Bringing on board the ‘leading people in their fields’

Schoettle also talked about the two esteemed experts who have been working with her organization and other county advocates for slowing down what she characterized as “development marching all the way down to Venice.”

“Between the Miakka Community Club and Keep the Country Inc.,” she continued, “we have sort of pre-positioned ourselves with one of the premier land-use attorneys in the state.”

She was referring to Richard Grosso, who has testified in opposition to the Lakewood Ranch Southeast amendment.

The two organizations also have engaged Charles Gauthier, she noted, who presented testimony, as well, during the Lakewood Ranch Southeast hearings. He is a “pre-eminent planner,” Schoettle pointed out.
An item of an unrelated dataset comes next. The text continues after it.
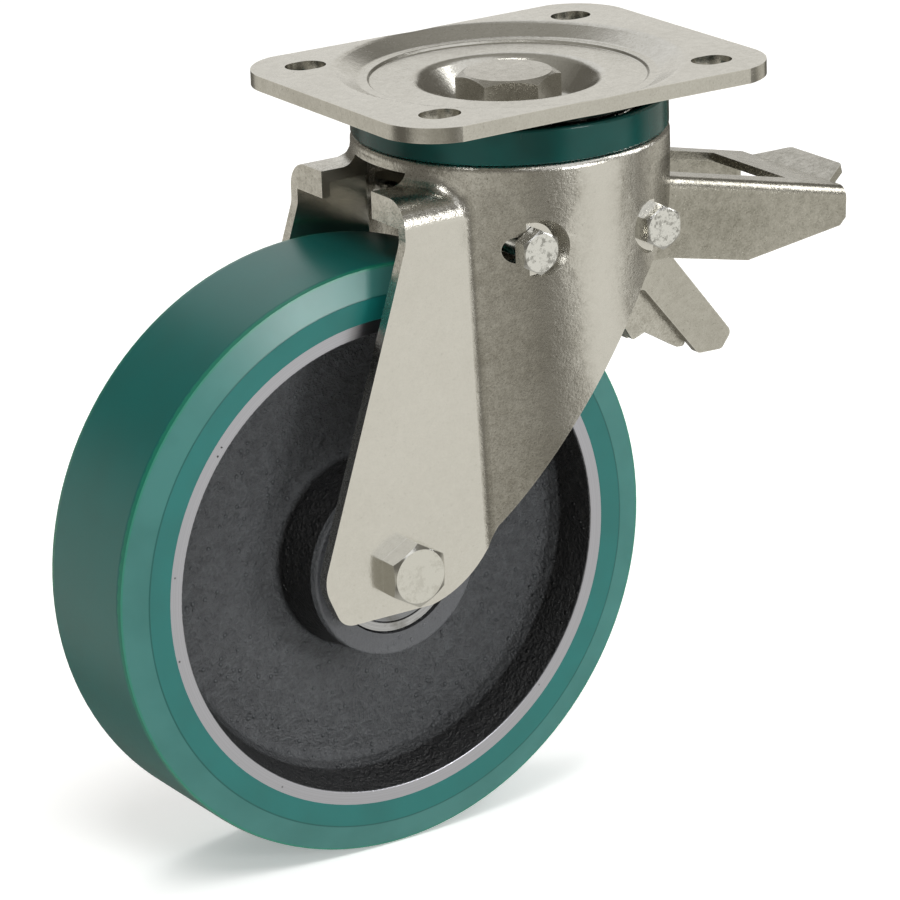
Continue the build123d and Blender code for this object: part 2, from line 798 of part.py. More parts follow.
def off_tread_plane(reach, degrees):
    """A plane that faces away from the braked wheel, at a distance outside its tread."""
    turn = math.radians(degrees)
    x, z = off_tread(reach, degrees)
    return Plane(origin=(x, 0, z), x_dir=(0, 1, 0), z_dir=(math.cos(turn), 0, math.sin(turn)))


def sheet_pair(outline_points, corner_radii, outer, thickness):
    """Two equal upright sheets, drawn in the XZ plane and set apart across the swivel axis."""
    with BuildPart() as pair:
        for side in (-1, 1):
            with BuildSketch(Plane.XZ.offset(-side * outer)):
                with BuildLine():
                    FilletPolyline(*outline_points, radius=corner_radii, close=True)
                make_face()
            extrude(amount=side * thickness)
    return pair.part


def folded_strip(start, end, thickness, width):
    """A flat strip between two points of the XZ plane, its thickness on the right of that line."""
    run = (Vector(*end) - Vector(*start)).normalized()
    inward = run.rotate(Axis.Z, -90) * thickness
    with BuildPart() as strip:
        with BuildSketch(Plane.XZ):
            with BuildLine():
                Polyline(Vector(*start), Vector(*end), Vector(*end) + inward, Vector(*start) + inward, close=True)
            make_face()
        extrude(amount=width / 2, both=True)
    return strip.part


with BuildPart() as brake_carriage:
    lever_tip_reach = lever_reach + lever_rise
    lever_top = off_tread(lever_reach, lever_start_angle)
    lever_tip = off_tread(lever_tip_reach, lever_end_angle)
    lever_end = off_tread(lever_tip_reach - lever_corner_cut, lever_end_angle - 1.5)
    lever_heel = off_tread(lever_tip_reach - lever_width, lever_end_angle)
    lever_root = off_tread(lever_reach - lever_width, lever_start_angle)
    pin_lug = off_tread(shoe_pin_reach, shoe_pin_angle)
    carriage_outline = [
        (guide_bolt_x - guide_eye_radius, carriage_top_z),
        (carriage_ear_x - carriage_sheet, carriage_top_z),
        (carriage_ear_x, carriage_ear_top_z),
        (carriage_back_x, carriage_ear_top_z),
        (carriage_back_x, pivot_z - guide_eye_radius),
        lever_top,
        lever_tip,
        lever_end,
        lever_heel,
        lever_root,
        (pin_lug[0] - shoe_lug_margin / 2, pin_lug[1] - shoe_lug_margin),
        (pin_lug[0] - shoe_lug_margin * 2, pin_lug[1]),
        (guide_bolt_x + guide_eye_radius, guide_bolt_z - guide_eye_radius),
        (guide_bolt_x - guide_eye_radius, guide_bolt_z - guide_eye_radius),
    ]
    carriage_radii = [5.0, 1.0, 1.0, 2.0, 2.0, 2.0, lever_corner, 2.0, lever_corner, 2.0, 3.0, 3.0, 3.0, 5.0]
    add(sheet_pair(carriage_outline, carriage_radii, carriage_half, carriage_sheet))
    # back web along the lever, with the release tab bent out of it
    lever_run = (Vector(*lever_tip) - Vector(*lever_top)).normalized()
    web_start = Vector(*lever_top) + lever_run * lever_corner
    web_end = Vector(*lever_tip) - lever_run * lever_corner
    add(folded_strip((web_start.X, web_start.Y), (web_end.X, web_end.Y), carriage_sheet, 2 * carriage_inner))
    tab_root = web_end - lever_run * carriage_sheet + lever_run.rotate(Axis.Z, -90) * (carriage_sheet / 2)
    tab_end = tab_root + Vector(1, 0).rotate(Axis.Z, -release_tab_angle) * release_tab_length
    add(folded_strip((tab_root.X, tab_root.Y), (tab_end.X, tab_end.Y), carriage_sheet, release_tab_width))
    # cam web between the two sheets, pushed by the cam pin
    with BuildSketch(Plane.XY.offset(cam_z - cam_eye_radius)):
        with Locations((cam_face_x - carriage_sheet / 2, 0)):
            Rectangle(carriage_sheet, 2 * carriage_inner)
    extrude(amount=2 * cam_eye_radius - carriage_sheet)
    shoe_pin_place = off_tread(shoe_pin_reach, shoe_pin_angle)
    with BuildSketch(Plane.XZ):
        with Locations((pivot_x + carriage_travel / 2, pivot_z)):
            SlotCenterToCenter(carriage_travel, 2 * (pivot_sleeve_radius + slot_play))
        with Locations((guide_bolt_x, guide_bolt_z)):
            Circle(small_bolt_radius + running)
        with Locations((cam_x, cam_z + cam_rise / 2)):
            Circle(cam_pin_radius + cam_rise / 2 + 2 * seat_gap)
        with Locations(shoe_pin_place):
            Circle(shoe_pin_radius + running)
    extrude(amount=carriage_half, both=True, mode=Mode.SUBTRACT)

# Shoe bracket: two cheeks inside the carriage, joined by the web that holds the adjuster.
with BuildPart() as shoe_bracket:
    bracket_outline = [
        off_tread(shoe_pin_reach - shoe_lug_margin / 2, shoe_pin_angle + 3),
        off_tread(bracket_reach, bracket_start_angle),
        off_tread(bracket_shoulder, adjuster_angle),
        off_tread(bracket_reach + bracket_rise, bracket_end_angle),
        off_tread(bracket_reach + bracket_rise - bracket_depth, bracket_end_angle + 1),
        off_tread(adjuster_web_reach + bracket_sheet / 2, adjuster_angle - 3),
        off_tread(adjuster_web_reach - bracket_sheet, adjuster_angle - 2.6),
        off_tread(adjuster_web_reach - bracket_sheet, adjuster_angle + 3),
        off_tread(shoe_pin_reach - shoe_lug_margin, shoe_pin_angle - 1),
    ]
    bracket_radii = [2.0, 3.0, 3.0, 1.5, 1.5, 1.0, 1.0, 3.0, 3.0]
    add(sheet_pair(bracket_outline, bracket_radii, carriage_inner, bracket_sheet))
    with BuildSketch(off_tread_plane(adjuster_web_reach - bracket_sheet, adjuster_angle)):
        Rectangle(2 * carriage_inner - 2 * bracket_sheet, adjuster_web_width)
    extrude(amount=bracket_sheet)
    with BuildSketch(off_tread_plane(adjuster_web_reach, adjuster_angle)):
        Circle(adjuster_radius + running)
    extrude(amount=-2 * bracket_sheet, mode=Mode.SUBTRACT)
    with BuildSketch(Plane.XZ):
        with Locations(shoe_pin_place):
            Circle(shoe_pin_radius + running)
    extrude(amount=carriage_half, both=True, mode=Mode.SUBTRACT)

# Brake shoe: a curved plate that follows the tread, hung on a pin by two ears.
with BuildPart() as brake_shoe:
    shoe_sweep = shoe_end_angle - shoe_start_angle
    with BuildSketch(Plane.XZ):
        with BuildLine():
            inner_arc = CenterArc(braked_centre, shoe_inner_radius, shoe_start_angle, shoe_sweep)
            outer_arc = CenterArc(braked_centre, shoe_outer_radius, shoe_start_angle, shoe_sweep)
            Line(inner_arc @ 0, outer_arc @ 0)
            Line(inner_arc @ 1, outer_arc @ 1)
        make_face()
    extrude(amount=shoe_width / 2, both=True)
    ear_foot = seat_gap + shoe_plate / 2
    ear_outline = [
        off_tread(ear_foot, shoe_start_angle + 2),
        off_tread(shoe_pin_reach, shoe_pin_angle - 3),
        off_tread(shoe_pin_reach + shoe_ear_radius, shoe_pin_angle),
        off_tread(shoe_pin_reach, shoe_pin_angle + 3),
        off_tread(ear_foot, shoe_end_angle - 8),
    ]
    ear_outer = carriage_inner - bracket_sheet - seat_gap
    add(sheet_pair(ear_outline, [0.5, 2.0, 3.0, 2.0, 0.5], ear_outer, shoe_plate))
    with BuildSketch(Plane.XZ):
        with Locations(shoe_pin_place):
            Circle(shoe_pin_radius + running)
    extrude(amount=carriage_half, both=True, mode=Mode.SUBTRACT)

pieces["shoe_pin"] = pin(
    side_plane(shoe_pin_place[0], -carriage_half, shoe_pin_place[1], 1), shoe_pin_radius, carriage_width
)

# Adjuster: a hex screw through the bracket's web that sets the shoe's gap, with its lock nut.
adjuster_seat = off_tread_plane(adjuster_web_reach + adjuster_nut_height, adjuster_angle)
adjuster_length = adjuster_web_reach + adjuster_nut_height - seat_gap - shoe_plate - running
pieces["adjuster_screw"] = hex_bolt(
    adjuster_seat, adjuster_across_flats, adjuster_head_height, adjuster_radius, adjuster_length
)
pieces["adjuster_nut"] = hex_nut(
    off_tread_plane(adjuster_web_reach, adjuster_angle), adjuster_across_flats, adjuster_nut_height, adjuster_radius
)

# Swivel pawl: a plate between the carriage's ears, with one tooth for the lock ring.
with BuildPart() as lock_pawl:
    tooth_tip_x = lock_ring_radius - pawl_engagement + carriage_travel
    tooth_root_x = tooth_tip_x + lock_tooth_depth
    tooth_half = lock_ring_radius * notch_half * 0.6
    with BuildSketch(Plane.XY.offset(lock_ring_under_z + seat_gap)):
        with BuildLine():
            Polyline(
                (tooth_tip_x, -tooth_half / 2),
                (tooth_root_x, -tooth_half),
                (tooth_root_x, -carriage_inner),
                (carriage_back_x - 2, -carriage_inner),
                (carriage_back_x - 2, carriage_inner),
                (tooth_root_x, carriage_inner),
                (tooth_root_x, tooth_half),
                (tooth_tip_x, tooth_half / 2),
                close=True,
            )
        make_face()
    extrude(amount=pawl_thickness)

# Guide bolt and nut: they slide with the carriage along the fork's slots.
near_guide = side_plane(guide_bolt_x, -bolt_seat_face - seat_gap, guide_bolt_z, -1)
far_guide = side_plane(guide_bolt_x, bolt_seat_face + seat_gap, guide_bolt_z, 1)
pieces["guide_bolt"] = hex_bolt(
    near_guide, small_across_flats, small_head_height, small_bolt_radius, small_reach + 2 * seat_gap
)
pieces["guide_nut"] = hex_nut(far_guide, small_across_flats, small_nut_height, small_bolt_radius)


pieces.update(
    top_plate=top_plate.part, kingpin_bolt=kingpin_bolt.part, kingpin_spacer=kingpin_spacer.part,
    lower_race=lower_race.part, swivel_lock_ring=swivel_lock_ring.part, kingpin_nut=kingpin_nut.part,
    dust_seal=dust_seal.part, upper_balls=upper_balls.part, lower_balls=lower_balls.part, fork=fork.part,
    wheel_core=wheel_core.part, tyre=tyre.part, brake_pedal=brake_pedal.part, brake_carriage=brake_carriage.part,
    shoe_bracket=shoe_bracket.part, brake_shoe=brake_shoe.part, lock_pawl=lock_pawl.part,
)
for name, piece in pieces.items():
    piece.label = name
    export_step(piece, f"parts/{name}.step")
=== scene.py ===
"""Looks for the swivel castor: plated steel fork and plate, iron wheel, moulded tyre, foot brake.

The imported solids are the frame. This script gives every node a procedural material, adds the
small surface pieces that the solids leave out, and sets the light and the camera of the photo.
Lengths are in metres; pattern sizes are given in millimetres and converted once.
"""
import logging
import math
from dataclasses import dataclass
from enum import Enum
from typing import Sequence, Union

import bpy
from mathutils import Matrix, Vector


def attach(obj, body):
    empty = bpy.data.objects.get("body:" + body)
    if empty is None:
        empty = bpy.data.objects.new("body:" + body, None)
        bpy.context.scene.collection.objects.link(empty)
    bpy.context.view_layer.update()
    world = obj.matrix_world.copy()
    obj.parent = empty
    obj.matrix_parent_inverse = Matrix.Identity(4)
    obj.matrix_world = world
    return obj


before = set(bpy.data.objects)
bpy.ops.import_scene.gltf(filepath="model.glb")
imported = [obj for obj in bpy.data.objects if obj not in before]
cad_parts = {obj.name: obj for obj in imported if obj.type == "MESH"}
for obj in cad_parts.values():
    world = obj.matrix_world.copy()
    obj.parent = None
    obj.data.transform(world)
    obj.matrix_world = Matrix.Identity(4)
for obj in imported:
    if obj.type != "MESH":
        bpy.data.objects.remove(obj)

Socket = bpy.types.NodeSocket
Value = Union[float, Sequence[float], Socket]

log = logging.getLogger("castor")

MM = 0.001
AXLE = Vector((-0.067, 0.0, -0.150))
FLOOR_Z = -0.24945
WHITE = "#ffffff"
SRGB_KNEE = 0.04045
FLOOR_HALF = 6.0

# A thread's ridge, as shares of its pitch: how far its middle is sunk, and its own radius.
SUNK_SHARE = 0.22
RIDGE_SHARE = 0.36


class Body(Enum):
    """The moving bodies of the castor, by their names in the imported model."""

    PLATE = "plate"
    FORK = "fork"
    WHEEL = "wheel"
    PEDAL = "pedal"
    CARRIAGE = "carriage"


def linear(colour: str) -> tuple[float, float, float, float]:
    """Turn an sRGB hex colour into linear light.

    Args:
        colour: The colour as "#rrggbb".

    Returns:
        Linear red, green, blue and an alpha of 1.
    """
    parts = (int(colour[i:i + 2], 16) / 255 for i in (1, 3, 5))
    red, green, blue = (c / 12.92 if c <= SRGB_KNEE else ((c + 0.055) / 1.055) ** 2.4 for c in parts)
    return red, green, blue, 1.0


def grey(level: float) -> tuple[float, float, float, float]:
    """A linear grey of this level, for mixing plain values as colours."""
    return level, level, level, 1.0


def add_node(
    tree: bpy.types.NodeTree, kind: str, values: dict | None = None, **settings
) -> bpy.types.Node:
    """Add one node to a tree, with its settings and its inputs.

    Args:
        tree: The shader or geometry tree.
        kind: The node's type name.
        values: Input name or index to a plain value, or to a socket that feeds it.
        settings: Attributes of the node, such as its operation.

    Returns:
        The new node.
    """
    node = tree.nodes.new(kind)
    for key, value in settings.items():
        setattr(node, key, value)
    for key, value in (values or {}).items():
        if isinstance(value, bpy.types.NodeSocket):
            tree.links.new(value, node.inputs[key])
        else:
            node.inputs[key].default_value = value
    return node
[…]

In correspondence about the Lakewood Ranch Southeast amendment that he sent to the County Commission on behalf of Keep the Country, Gauthier wrote that he has worked in Florida for 44 years “as a professional planner in the areas of growth management, land use planning, environmental planning, land use regulation, zoning, and site planning.”

He added that he has been a member of the American Institute of Certified Planners since 1988. In 2011, Gauthier noted, he “was inducted as a Fellow [of that organization] for outstanding contributions to the public interest, the highest achievement available at a national level.”

At one time, Gauthier was chief of the Bureau of Local Planning within the Florida Department of Community Affairs, the News Leader learned through online research. Prior to that position, he served as the department’s growth management administrator.

He has been an expert witness in a number of cases, Schoettle told the News Leader.

“We feel like we are getting very good, very qualified and knowledgeable advice and assistance from [Grosso and Gauthier,” she said. They are “the leading people in their fields.”

Schoettle added, “We are very pleased that we got both of them on and got them on early.

Because they have reviewed all of the Lakewood Ranch Southeast documents, she added, They’re both ready to hit the ground running.”